DeFi lending platform Minterest just raised $6.5 million from a fundraiser, the platform aims to channel all fees, interest, and revenue back into the protocol for its users.
A number of venture capital firms, including KR1, DigiStrats, Bitscale Capital, PNYX Ventures, CMT Digital, and others, contributed to the private financing round.
The Estonian team plans to utilize the funds to further create a loan and borrowing protocol that is “designed to make DeFi fairer for users,” according to the company. Minterest has a buyback mechanism that captures value and distributes 100% of the platform’s revenue to its users.
It automates the liquidation process, allowing fees and interest to be collected and returned to users. Some DeFi protocols make money by allowing a limited number of users to purchase out of collateralized holdings at a discount to the market price.
According to an announcement, Minterest will use any operating surplus to buy its own native MNT coin, which will subsequently be distributed to its users.

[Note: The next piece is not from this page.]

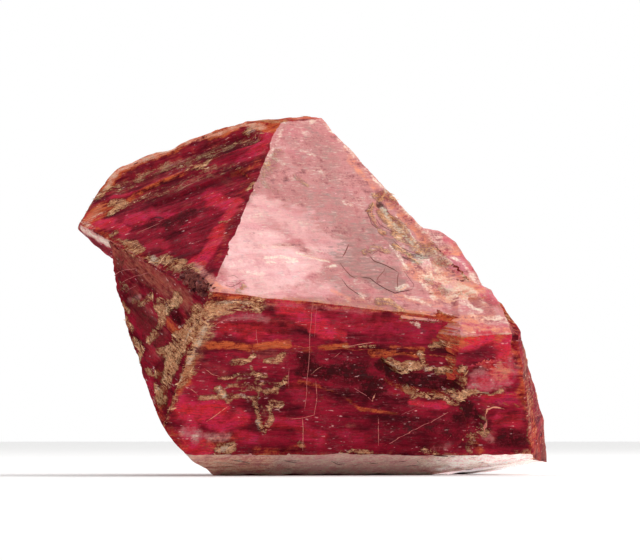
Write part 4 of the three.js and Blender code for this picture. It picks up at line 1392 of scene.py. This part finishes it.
# Dark iron grain: a few of its grains carry a painted highlight, a pale haze colour in their base colour.
ironDark = Finish("ironDark")
dirt = ironDark.noise(ironDark.place(), 8, 3, 0.6)
shade = ironDark.attribute("shade") + (dirt - 0.5) * 0.6
tone = ironDark.mix(shade.rise(0.0, 0.7), "deepCrimson", "ironBrown")
ironDark.finish(
    darkSpot,
    Base_Color=ironDark.mix(shade.rise(0.9, 1.25), tone, "haze"),
    Roughness=0.3 + dirt * 0.3,
    Specular_IOR_Level=0.15,
    Normal=ironDark.bump(dirt, 0.03 * mm),
)

# Threads: dark cracks to pale needles, by each one's tone.
needle = Finish("needle")
tone = needle.attribute("tone")
worn = needle.noise(needle.place(), 5, 3, 0.6)
line = needle.mix(tone.rise(0.0, 0.2), "deepCrimson", "ironBrown")
line = needle.mix((tone + (worn - 0.5) * 0.3).rise(0.45, 0.7), line, "haze")
needle.finish(
    needles,
    Base_Color=needle.mix((tone + (worn - 0.5) * 0.5).rise(0.6, 1.1), line, "peach"),
    Roughness=0.35 + worn * 0.3,
    Specular_IOR_Level=0.1,
    Normal=needle.bump(worn, 0.01 * mm),
)
print("materials made")

cameraData = bpy.data.cameras.new("camera")
cameraData.lens = camera["lens"]
cameraData.sensor_width = camera["sensor"]
cameraData.clip_start, cameraData.clip_end = np.array(camera["reach"]) * mm
cameraObject = addObject("camera", cameraData)
_, forward, climb = np.subtract(camera["target"], camera["place"])
cameraObject.location = np.array(camera["place"]) * mm
cameraObject.rotation_euler = (math.pi / 2 + math.atan2(climb, forward), 0, 0)
bpy.context.scene.camera = cameraObject

studio = dict(
    floorSize=3.0,                   # metres
    softboxFrom=(0.17, 0.03, 0.24),  # metres
    softboxSize=0.16,
    softboxPower=0.34,               # watts
    skyBrightest=(0.48, 0.3, 0.78),  # towards the brightest part of the room
    skyDimFrom=-0.3,                 # how far from there it is dimmest, as the cosine of the angle
    skyDim=0.28,
    skyBright=1.25,
)
half = studio["floorSize"] / 2
floorMesh = bpy.data.meshes.new("floor")
corners = [(-half, -half, 0), (half, -half, 0), (half, half, 0), (-half, half, 0)]
floorMesh.from_pydata(corners, [], [(0, 1, 2, 3)])
floor = addObject("floor", floorMesh)
paper = Finish("paper")
paper.finish(
    floor,
    Base_Color=paper.mix(paper.noise(paper.place(), 0.8, 3), "paper", "paperShade"),
    Roughness=0.9,
    Specular_IOR_Level=0.1,
)
floor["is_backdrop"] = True

softboxData = bpy.data.lights.new("softbox", "AREA")
softboxData.size = studio["softboxSize"]
softboxData.energy = studio["softboxPower"]
softbox = addObject("softbox", softboxData)
softbox.location = studio["softboxFrom"]
softbox.rotation_euler = (-softbox.location).to_track_quat("-Z", "Y").to_euler()

# The room: white where the camera sees it, and light that grows towards one side of it.
world = bpy.data.worlds.new("room")
bpy.context.scene.world = world
world.use_nodes = True
room = Graph(world.node_tree)
towards = {0: room.node("ShaderNodeTexCoord", {}, {}, "Generated"), 1: studio["skyBrightest"]}
lean = room.node("ShaderNodeVectorMath", dict(operation="DOT_PRODUCT"), towards, "Value")
light = room.node("ShaderNodeMapRange", {}, {
    "Value": lean,
    "From Min": studio["skyDimFrom"],
    "To Min": studio["skyDim"],
    "To Max": studio["skyBright"],
})
seen = room.node("ShaderNodeLightPath", {}, {}, "Is Camera Ray")
shown = room.node("ShaderNodeMix", {}, {"Factor": seen, "A": light, "B": 1.0})
room.connect(room.tree.nodes["Background"], {"Color": (1, 1, 1, 1), "Strength": shown})
bpy.context.scene.view_settings.view_transform = "Standard"
print("studio made")

sizes = {"cad": cadBox, "visual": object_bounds()}
sizes = {name: [list(map(float, corner)) for corner in box] for name, box in sizes.items()}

This way, a user’s earnings are boosted by some of the protocol’s awards and income, potentially resulting in better long-term yields.

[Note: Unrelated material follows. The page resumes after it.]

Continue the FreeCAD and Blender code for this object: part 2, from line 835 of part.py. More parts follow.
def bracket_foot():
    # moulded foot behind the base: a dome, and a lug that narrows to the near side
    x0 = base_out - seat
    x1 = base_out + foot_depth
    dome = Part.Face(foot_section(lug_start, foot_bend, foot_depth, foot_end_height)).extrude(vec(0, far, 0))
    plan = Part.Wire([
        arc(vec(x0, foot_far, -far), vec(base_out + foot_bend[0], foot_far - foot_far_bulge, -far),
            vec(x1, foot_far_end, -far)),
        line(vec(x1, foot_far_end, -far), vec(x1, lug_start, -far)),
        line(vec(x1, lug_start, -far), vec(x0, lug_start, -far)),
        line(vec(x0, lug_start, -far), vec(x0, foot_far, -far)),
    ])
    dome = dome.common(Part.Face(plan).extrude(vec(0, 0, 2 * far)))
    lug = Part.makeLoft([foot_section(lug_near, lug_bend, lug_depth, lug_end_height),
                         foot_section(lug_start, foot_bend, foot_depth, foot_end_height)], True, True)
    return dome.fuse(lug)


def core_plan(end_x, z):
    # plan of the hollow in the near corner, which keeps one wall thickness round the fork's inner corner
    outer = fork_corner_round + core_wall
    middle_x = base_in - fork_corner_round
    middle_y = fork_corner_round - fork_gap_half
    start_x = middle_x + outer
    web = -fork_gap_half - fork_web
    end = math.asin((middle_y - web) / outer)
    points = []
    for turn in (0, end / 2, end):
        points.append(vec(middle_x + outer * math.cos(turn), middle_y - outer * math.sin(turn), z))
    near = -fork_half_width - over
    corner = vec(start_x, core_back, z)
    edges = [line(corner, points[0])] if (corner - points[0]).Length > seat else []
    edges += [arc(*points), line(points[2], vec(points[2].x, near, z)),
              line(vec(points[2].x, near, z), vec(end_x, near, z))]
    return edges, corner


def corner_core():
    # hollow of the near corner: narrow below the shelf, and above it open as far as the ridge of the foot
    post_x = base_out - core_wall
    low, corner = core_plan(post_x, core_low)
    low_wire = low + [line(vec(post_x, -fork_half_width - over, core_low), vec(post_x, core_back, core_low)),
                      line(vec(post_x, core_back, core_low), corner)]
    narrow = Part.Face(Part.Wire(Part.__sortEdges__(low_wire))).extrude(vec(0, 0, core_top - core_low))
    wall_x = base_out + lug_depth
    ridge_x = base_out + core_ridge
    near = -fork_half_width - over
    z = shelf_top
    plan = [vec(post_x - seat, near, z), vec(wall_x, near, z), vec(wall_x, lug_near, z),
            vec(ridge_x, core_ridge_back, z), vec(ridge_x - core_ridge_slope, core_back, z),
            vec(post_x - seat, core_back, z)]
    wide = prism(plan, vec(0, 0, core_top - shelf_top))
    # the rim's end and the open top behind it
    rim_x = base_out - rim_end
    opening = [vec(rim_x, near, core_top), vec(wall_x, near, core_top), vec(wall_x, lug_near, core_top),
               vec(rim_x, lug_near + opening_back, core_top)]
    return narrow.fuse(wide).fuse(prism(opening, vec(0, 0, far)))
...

The protocol is built on the concept of “flywheel tokenomics,” which means that value is captured and then returned to the system to generate additional value.

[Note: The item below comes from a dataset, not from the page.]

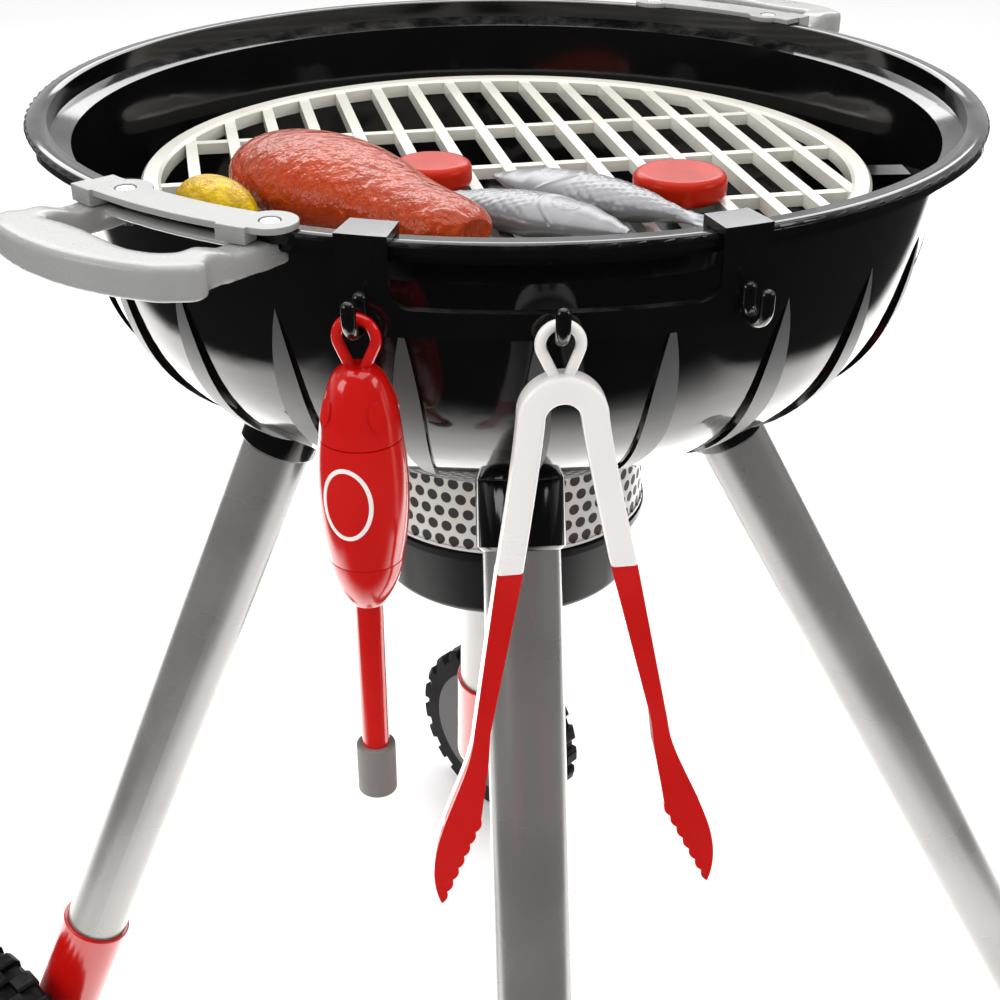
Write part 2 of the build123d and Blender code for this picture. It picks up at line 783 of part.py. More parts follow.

Josh Rogers, the founder and CEO of Minterest, emphasized that this new DeFi project creates value for the whole user environment rather than extracting it for a select few, Adding:
“Through their interactions, users create the value on the platform, therefore, making their participation equitable and rewarding. Without its community, any protocol would be obsolete, and our model places our community at the centre of the value-creation cycle.”
He said that the protocol would be “audited by highly renowned auditors,” but did not provide a launch date.
The new protocol is named after a digital investing platform created in Singapore in 2017. The Southeast Asian Minterest is more finance-oriented, with an aim to provide clients with access to alternative investments and diversified investment alternatives.
In other fundraising news, the Avalanche Foundation revealed on Sept. 16 that it had received a massive $230 million investment from a venture capital firm led by Polychain and Three Arrows Capital. It intends to use the funds to help build the DeFi ecosystem and the projects that run on its blockchain.